(3D code data)
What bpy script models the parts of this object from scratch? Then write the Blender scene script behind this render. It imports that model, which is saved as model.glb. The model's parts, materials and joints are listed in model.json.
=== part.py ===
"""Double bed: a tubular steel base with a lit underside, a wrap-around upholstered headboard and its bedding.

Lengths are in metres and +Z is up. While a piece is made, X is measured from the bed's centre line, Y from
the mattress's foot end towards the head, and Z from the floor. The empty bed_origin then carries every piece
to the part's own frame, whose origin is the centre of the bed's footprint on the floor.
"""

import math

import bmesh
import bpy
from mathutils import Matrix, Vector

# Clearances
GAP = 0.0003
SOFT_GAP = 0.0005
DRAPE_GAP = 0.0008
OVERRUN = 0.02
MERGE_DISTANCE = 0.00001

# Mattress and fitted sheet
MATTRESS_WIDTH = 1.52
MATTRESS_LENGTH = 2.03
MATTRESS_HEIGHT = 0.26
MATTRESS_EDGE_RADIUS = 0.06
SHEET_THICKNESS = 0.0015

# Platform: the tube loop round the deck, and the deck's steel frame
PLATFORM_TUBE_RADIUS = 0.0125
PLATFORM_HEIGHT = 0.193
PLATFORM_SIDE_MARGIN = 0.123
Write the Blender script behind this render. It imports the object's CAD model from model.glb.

Written instruction: Write out every line exactly as it stands.

Solution:
What bpy script models the parts of this object from scratch? Then write the Blender scene script behind this render. It imports that model, which is saved as model.glb. The model's parts, materials and joints are listed in model.json.
=== part.py ===
"""Double bed: a tubular steel base with a lit underside, a wrap-around upholstered headboard and its bedding.

Lengths are in metres and +Z is up. While a piece is made, X is measured from the bed's centre line, Y from
the mattress's foot end towards the head, and Z from the floor. The empty bed_origin then carries every piece
to the part's own frame, whose origin is the centre of the bed's footprint on the floor.
"""

import math

import bmesh
import bpy
from mathutils import Matrix, Vector

# Clearances
GAP = 0.0003
SOFT_GAP = 0.0005
DRAPE_GAP = 0.0008
OVERRUN = 0.02
MERGE_DISTANCE = 0.00001

# Mattress and fitted sheet
MATTRESS_WIDTH = 1.52
MATTRESS_LENGTH = 2.03
MATTRESS_HEIGHT = 0.26
MATTRESS_EDGE_RADIUS = 0.06
SHEET_THICKNESS = 0.0015

# Platform: the tube loop round the deck, and the deck's steel frame
PLATFORM_TUBE_RADIUS = 0.0125
PLATFORM_HEIGHT = 0.193
PLATFORM_SIDE_MARGIN = 0.123
Write the Blender script behind this render. It imports the object's CAD model from model.glb.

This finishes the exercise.